The possible solution

We need to change the lens with which we have been investigating the problem of Indian agriculture till date, which has resulted in the exclusion of smallholder from every point of view. The smallholder production system is having lower economies of scale at each ring of the agricultural value chain. One of the most desired solutions is that we must increase per acre productivity of these small farms as much as possible. We need to offer customized and affordable agricultural solution to smallholders. TERI is working on many of such technologies; mycorrhizal biofertiliser technology is one of them and it has impacted approximately 6.25 lakh of farmers.
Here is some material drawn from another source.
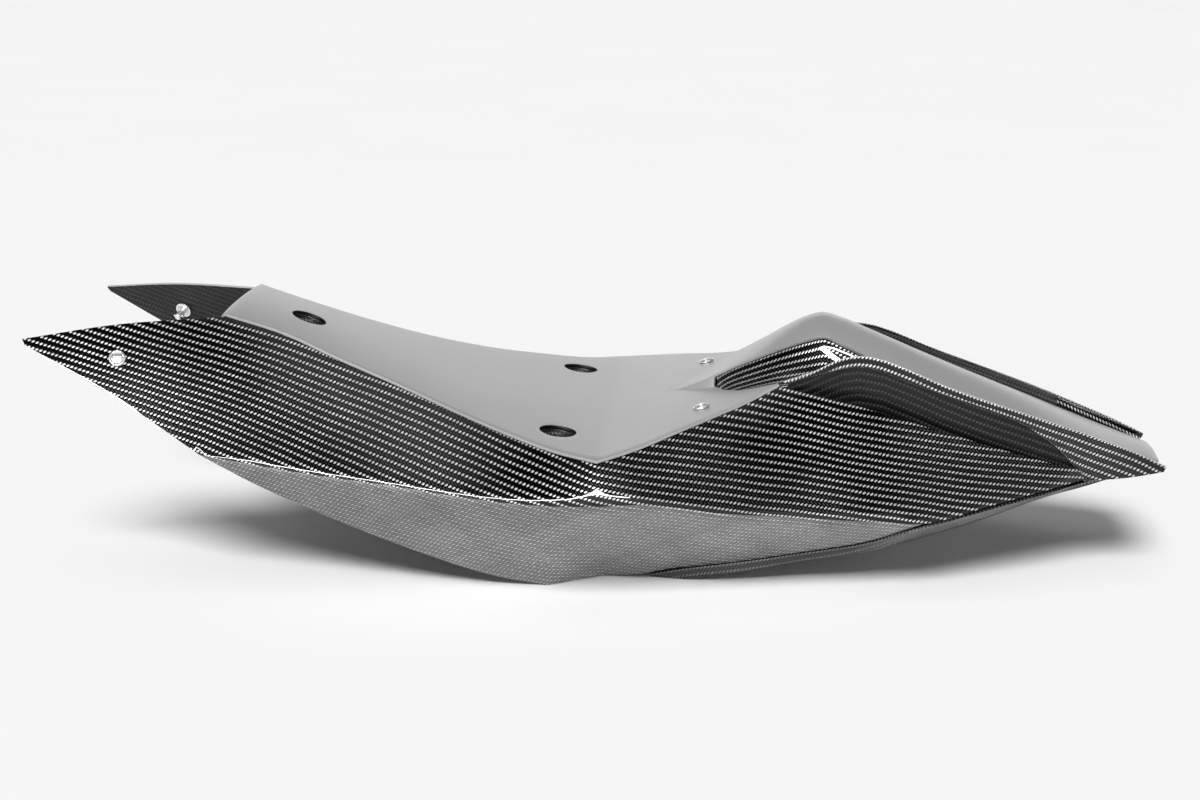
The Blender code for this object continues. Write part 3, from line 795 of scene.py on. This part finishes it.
# ---- scoop and channel liners, fins, duct liners ----
CHANNEL_ROWS, FIN_ROWS, DUCT_WALL_ROWS, DUCT_FLOOR_ROWS = 12, 5, 6, 4
FIN_CORNER = 10                     # control point of the fin's foot where it turns back up
LINER_EDGE_ROUND = 0.3
DUCT_TOP_DROP, DUCT_WALL_DROP, DUCT_FLOOR_DROP = 1.2, 10.0, 8.0
DUCT_CLEARANCE, DUCT_SILL_INSET, DUCT_LEAST_WIDTH = 0.4, 3.2, 2.5
channel_steps = steps_of(CHANNEL_FOOT)
channel_rails = [smooth_rail(points, channel_steps) for points in (CHANNEL_TOP, CHANNEL_FOOT, CHANNEL_EDGE)]
channel_grid = []
for r in range(CHANNEL_ROWS + 1):
    # the wall turns into the floor along a hollow curve that passes close to its foot
    s = r / CHANNEL_ROWS
    channel_grid.append([
        a * (1 - s) ** 2 + (f * 1.5 - (a + b) * 0.25) * 2 * s * (1 - s) + b * s**2
        for a, f, b in zip(*channel_rails)
    ])

fin_steps = steps_of(FIN_TOP)
fin_top_rail = smooth_rail(FIN_TOP, fin_steps)
fin_grid = between(fin_top_rail, smooth_rail(FIN_FOOT, fin_steps, sharp=(FIN_CORNER,)), FIN_ROWS)

duct_wall_top, duct_wall_foot, duct_floor_edge = [], [], []
for x in DUCT_STATIONS:
    fin, sill = at_x(fin_top_rail, x), at_x(top_rail, x)
    wall = fin.y - FIN_WALL - GAP - DUCT_CLEARANCE
    floor_y = max(sill.y - DUCT_SILL_INSET, wall + DUCT_LEAST_WIDTH)
    duct_wall_top.append(Vector((x, wall, fin.z - DUCT_TOP_DROP)))
    duct_wall_foot.append(Vector((x, wall, sill.z - DUCT_WALL_DROP)))
    duct_floor_edge.append(Vector((x, floor_y, sill.z - DUCT_FLOOR_DROP)))
duct_grid = between(duct_wall_top, duct_wall_foot, DUCT_WALL_ROWS)[:-1]
duct_grid += between(duct_wall_foot, duct_floor_edge, DUCT_FLOOR_ROWS)
for key, sign in SIDES:
    skin(
        "channel_" + key, [(channel_grid, flow(channel_grid))], "channel_liner_" + key, CARBON, side=sign,
        thickness=LINER_WALL, inner=INNER, rim=LINER_EDGE_ROUND,
    )
    skin(
        "fin_blade_" + key, [(fin_grid, flow(fin_grid))], "fin_" + key, CARBON, side=sign, thickness=FIN_WALL,
        edge=EDGE_HIGHLIGHT,
    )
    skin(
        "duct_" + key, [(duct_grid, flow(duct_grid))], "duct_liner_" + key, SHADED_DUCT_TWILL, side=sign,
        thickness=LINER_WALL, inner=INNER, rim=LINER_EDGE_ROUND,
    )

# ---- undertray ----
TRAY_WALL_ROWS, TRAY_FLOOR_ROWS = 4, 12
tray_steps = steps_of(TRAY_CORNER)
tray_corner = smooth_rail(TRAY_CORNER, tray_steps)
tray_rim = smooth_rail(TRAY_RIM, tray_steps)
tray_middle = [Vector((p.x, 0, p.z)) for p in tray_corner]
tray_grid = between(tray_rim, tray_corner, TRAY_WALL_ROWS)[:-1]
tray_grid += between(tray_corner, tray_middle, TRAY_FLOOR_ROWS)
skin("tray", [(tray_grid, flow(tray_grid))], "undertray", SHADED_TRAY_TWILL, mirrored=True, inner=INNER)

# ---- access wells: cup, rubber grommet and sleeve, as (radius, height) from the deck's surface ----
cup_top = -WALL - CUP_BOND
cup_floor = cup_top - WELL_DEPTH
cup_outside, flange_edge = WELL_RADIUS + CUP_WALL, WELL_RADIUS + CUP_FLANGE
CUP = [
    (WELL_RADIUS, cup_top), (WELL_RADIUS, cup_floor + CUP_WALL), (SLEEVE_HOLE_RADIUS, cup_floor + CUP_WALL),
    (SLEEVE_HOLE_RADIUS, cup_floor), (cup_outside, cup_floor), (cup_outside, cup_top - CUP_WALL),
    (flange_edge, cup_top - CUP_WALL), (flange_edge, cup_top),
]
RUBBER_RING = [
    (5.3, cup_floor + 4.2), (5.3, cup_floor - 2.2), (10.6, cup_floor - 2.2), (10.6, cup_floor - 0.3),
    (8.0, cup_floor - 0.3), (8.0, cup_floor + 2.3), (10.6, cup_floor + 2.3), (10.6, cup_floor + 4.2),
]
SLEEVE = [
    (3.2, cup_floor + 6.3), (3.2, cup_floor - 3.2), (5.0, cup_floor - 3.2), (5.0, cup_floor + 4.5),
    (8.2, cup_floor + 4.5), (8.2, cup_floor + 6.3),
]
for key, (x, y) in WELLS.items():
    seat = deck_frame(x, y)
    for name, node, profile, material, slot in (
        ("cup_", "well_cup_", CUP, CUP_CARBON, "raw_carbon"),
        ("cup_rubber_", "well_grommet_", RUBBER_RING, RUBBER, "black_rubber"),
        ("cup_sleeve_", "well_sleeve_", SLEEVE, ALLOY, "plain_aluminium"),
    ):
        fit(lathe(name + key, profile, seat, material), node + key, "shell")

# ---- quarter-turn studs, as (radius, height) along the stud's axis ----
GROMMET = [
    (STUD_SHANK_RADIUS + 0.35, 0.55), (STUD_SHANK_RADIUS + 0.35, -4.6), (BARREL_RADIUS, -4.6),
    (BARREL_RADIUS, GAP), (GROMMET_RADIUS, GAP), (GROMMET_RADIUS, 1.1), (5.4, 1.75), (4.7, 1.75), (4.7, 0.55),
]
RETAINER = [(4.7, -3.2), (4.7, -4.6), (6.6, -4.6), (6.6, -3.2)]
STUD = [
    (0, 2.7), (1.6, 2.62), (2.9, 2.4), (STUD_HEAD_RADIUS - 0.5, 2.1), (STUD_HEAD_RADIUS, 1.7),
    (STUD_HEAD_RADIUS, 0.9), (STUD_SHANK_RADIUS, 0.9), (STUD_SHANK_RADIUS, -STUD_LENGTH + 0.8),
    (STUD_SHANK_RADIUS - 0.8, -STUD_LENGTH), (0, -STUD_LENGTH),
]
for place in ("wing_left", "wing_right", "deck_left", "deck_right"):
    seat = seats["stud_" + place]
    eyelet = lathe("eyelet_" + place, GROMMET, seat, STEEL, round_by=0.18)
    fit(eyelet, "stud_grommet_" + place, "shell")
    keeper = lathe("keeper_" + place, RETAINER, seat, STEEL)
    fit(keeper, "stud_retainer_" + place, "shell")
    stud = lathe("fastener_" + place, STUD, seat, STEEL)
    bm = bmesh.new()
    bmesh.ops.create_cube(bm, size=1.0)
    bmesh.ops.scale(bm, vec=Vector(SLOT_SIZE) * MM, verts=bm.verts)
    slot_tool = tool("slot", bm, seat @ Matrix.Translation((0, 0, SLOT_HEIGHT * MM)))
    pin_place = seat @ Matrix.Translation((0, 0, (PIN_ABOVE_TIP - STUD_LENGTH) * MM))
    pin_place = pin_place @ Matrix.Rotation(math.pi / 2, 4, "Y")
    pin_tool = round_tool("pin", PIN_RADIUS, PIN_LENGTH, pin_place, STEEL, segments=24)
    combine(stud, "DIFFERENCE", slot_tool)
    combine(stud, "UNION", pin_tool)
    settle(stud, 50)
    drop(slot_tool, pin_tool)
    fit(stud, "stud_" + place, "stud_" + place)

# ---- floor, world and lights, metres ----
FLOOR_SIZE = 60.0
bm = bmesh.new()
bmesh.ops.create_grid(bm, x_segments=1, y_segments=1, size=FLOOR_SIZE / 2)
t = Tree("pale floor")
cloud = t.noise(t.object_place(), 2.0, 4.0)
t.set(Base_Color=t.mix(cloud, grey(0.80), grey(0.83)), Roughness=0.7, Specular_IOR_Level=0.2)
linked("floor", bm, t.material)

# brightness by the sine of the height above the horizon: pale wall, dark band, bright ceiling
HEIGHTS = ((0.0, 1.0), (0.20, 1.1), (0.34, 0.25), (0.48, 0.03), (0.86, 0.02), (0.96, 0.8))
BACKDROP = 0.9                      # what the camera itself sees past the floor
world = bpy.data.worlds.new("studio")
bpy.context.scene.world = world
world.use_nodes = True
nodes, links = world.node_tree.nodes, world.node_tree.links
nodes.clear()
split = nodes.new("ShaderNodeSeparateXYZ")
links.new(nodes.new("ShaderNodeTexCoord").outputs["Generated"], split.inputs[0])
ramp = nodes.new("ShaderNodeValToRGB")
links.new(split.outputs[2], ramp.inputs[0])
while len(ramp.color_ramp.elements) < len(HEIGHTS):
    ramp.color_ramp.elements.new(0.5)
for element, (height, value) in zip(ramp.color_ramp.elements, HEIGHTS):
    element.position = height
    element.color = (value, value, value, 1)
studio = nodes.new("ShaderNodeBackground")
links.new(ramp.outputs[0], studio.inputs[0])
backdrop = nodes.new("ShaderNodeBackground")
backdrop.inputs[0].default_value = (BACKDROP, BACKDROP, BACKDROP, 1)
both = nodes.new("ShaderNodeMixShader")
links.new(nodes.new("ShaderNodeLightPath").outputs["Is Camera Ray"], both.inputs[0])
links.new(studio.outputs[0], both.inputs[1])
links.new(backdrop.outputs[0], both.inputs[2])
links.new(both.outputs[0], nodes.new("ShaderNodeOutputWorld").inputs[0])


def lamp(name, kind, energy):
    data = bpy.data.lights.new(name, kind)
    data.energy = energy
    ob = bpy.data.objects.new(name, data)
    bpy.context.collection.objects.link(ob)
    return ob


KEY_STRENGTH = 3.7
KEY_HEIGHT, KEY_TURN, KEY_SPREAD = math.radians(50), math.radians(-6), math.radians(24)
key = lamp("key", "SUN", KEY_STRENGTH)
key.data.angle = KEY_SPREAD
key.visible_glossy = False
key.rotation_euler = (math.pi / 2 - KEY_HEIGHT, 0, KEY_TURN)

# long strips that show only as reflections along the folds
STRIP_SHIFT, STRIP_DISTANCE, STRIP_HEIGHT, STRIP_SIZE = -0.6, 2.4, 0.95, (3.4, 0.14)
STRIP_AIM_HEIGHT = 0.1
STRIPS = ((-1, 150), (1, 2.5))      # side and power: the left one, then the right one
for number, (away, power) in enumerate(STRIPS):
    strip = lamp(f"strip_{number}", "AREA", power)
    strip.data.shape = "RECTANGLE"
    strip.data.size, strip.data.size_y = STRIP_SIZE
    strip.location = (STRIP_SHIFT, away * STRIP_DISTANCE, STRIP_HEIGHT)
    aim = Vector((0, -away * STRIP_DISTANCE, STRIP_AIM_HEIGHT - STRIP_HEIGHT))
    strip.rotation_euler = aim.to_track_quat("-Z", "Y").to_euler()
    strip.visible_camera = False
    strip.visible_diffuse = False

bpy.context.scene.view_settings.view_transform = "Standard"
bpy.context.scene.view_settings.look = "None"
In the middle man dominated system of agricultural trade in India, pro-smallholder market reforms are also essential keeping in view the lower profitability at the smallholders end. Even for the direct procurements at present, the commercial entities and business houses prefer to work with the large farmers which are able to offer better economies of scale for crop output. Collectivization of output of smallholders’ and co-operative marketing could be a feasible solution, though yet to be tested outside the dairy Industry. Off farm livelihood diversification will be a must for these smallholders. A household-level approach based on the livelihood frameworks is needed for raising the income of the smallholders. The employment opportunity outside of agriculture is a must for these smallholders. Yes, the smallholders can make India food secure subjected to the condition we adopt a “pro smallholder approach”. This approach must propagate into different players of the agricultural value chain along with the strong commitments from government, NGO’s, private and public entities. And to do this we hardly have 15-20 year time before we become the most populous country on the earth.